パーティーへの思い入れということならゼルアメの方も同じだった。八巻「死霊都市の王」でガウリイがフィブリゾに拉致された後、冥王の目的の検討はついているというリナに、そういう話なら聞きたくないとアメリアは拒否する。冥王が一体何にリナを利用しているのか聞いたら、リナと協力してガウリイを助け出すどころかリナをなんとしてでも止めなければならなくなるかもしれないからと。ゼルもそれに同調する。「敵にまわる可能性もある」発言を完全無欠に撤回した形だ。ガウリイを失って意気消沈しているリナに心動かされるものがあったのだろうか。

永いお別れ


冥王の一件が片付いて。アメリアもゼルもガウリナとは一度別れる。アメリアは「一つの悪が滅びたことをセイルーンの人たちに知らしめるため」。ゼルは「人間に戻る方法を探すため」。以降、去年発売された十六巻まで再会することはなかった。



よく考えてみればアメリアはともかくゼルの選択はおかしい。そもそも彼は「リナと一緒にいたら自分の身体を戻す手がかりすなわち伝説級の事件の方から舞い込んでくるから」旅に同行していたのではなかったか。それは魔族の一件が片付いたからと言って変わるわけではない。別にその後も一緒にいればよかったのだ。まさかガウリナの邪魔をしたくないからというわけもないだろう……多分……きっと……それでも私はうれしいけど……


あえて理由をつけるなら。ゼルは、ひょっとしたら分からなくなったのかもしれない。自分の体を元に戻す手がかりを掴むためにリナたちに同行しているのか。リナたちと旅をする理由として手がかりを探しているのか。

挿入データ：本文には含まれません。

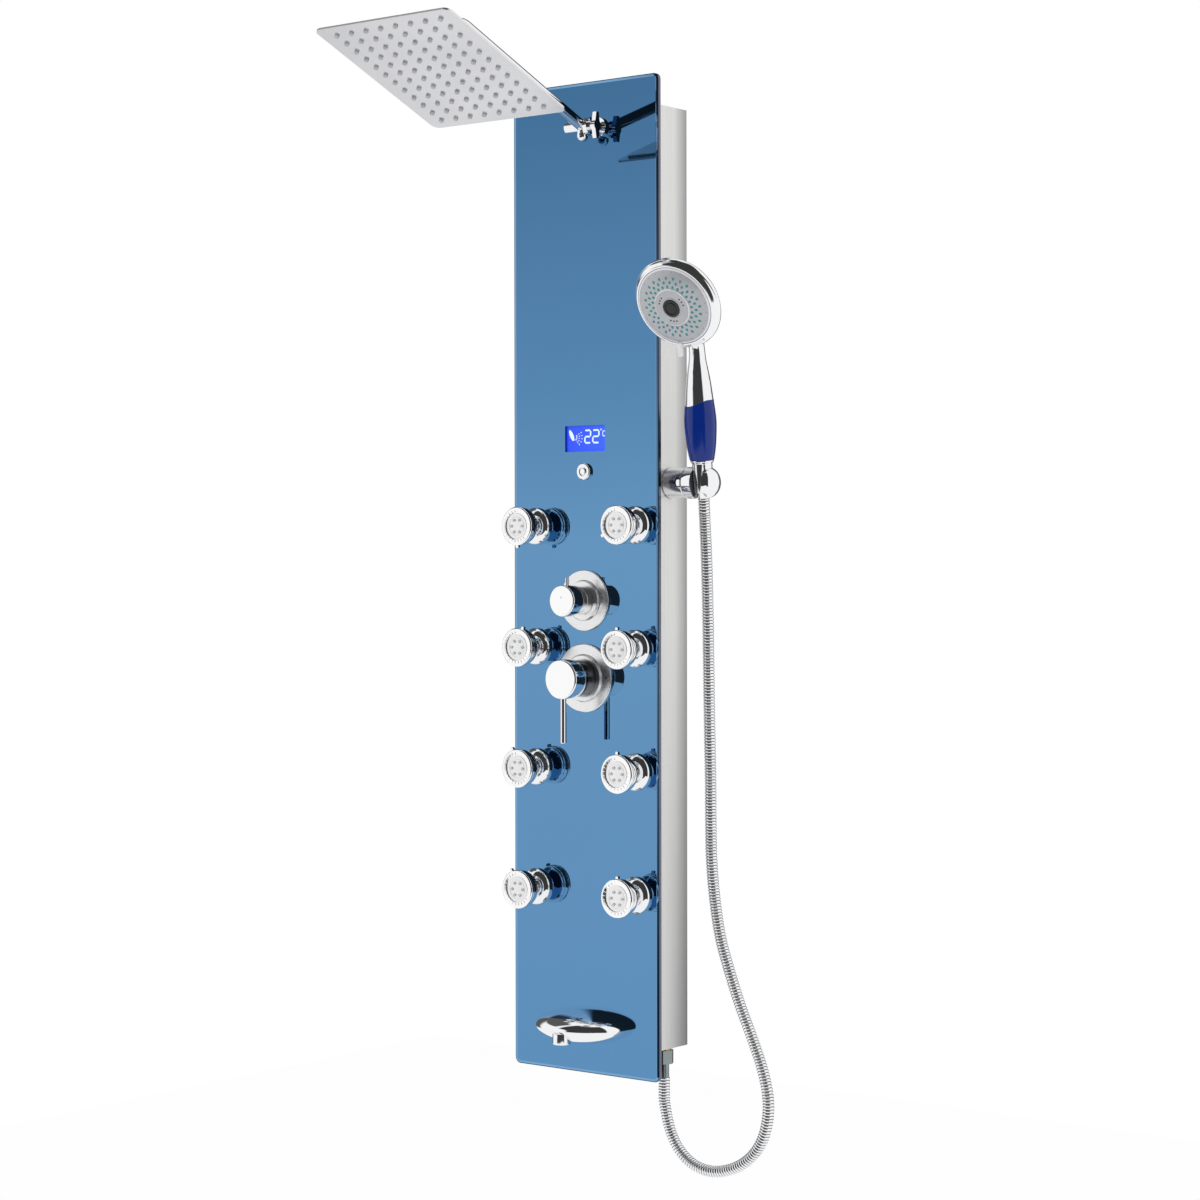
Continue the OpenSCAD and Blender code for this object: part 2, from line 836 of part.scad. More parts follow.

ガウリイを助けるためなら自分の価値観と相反するかもしれないことは無視する、という行動でゼルは矛盾を自覚してしまう。決してガウリイ救出を後悔しているわけではないが、さりとて「新しい剣を探すためにこの後もガウリイと一緒に旅をする」と二人旅の理由をあっさりひねり出したリナとは違い、自家撞着に柔軟な対応ができなくて……だから、とりあえず一人になってみることにした。どうですかね。アクロバティックすぎるかな。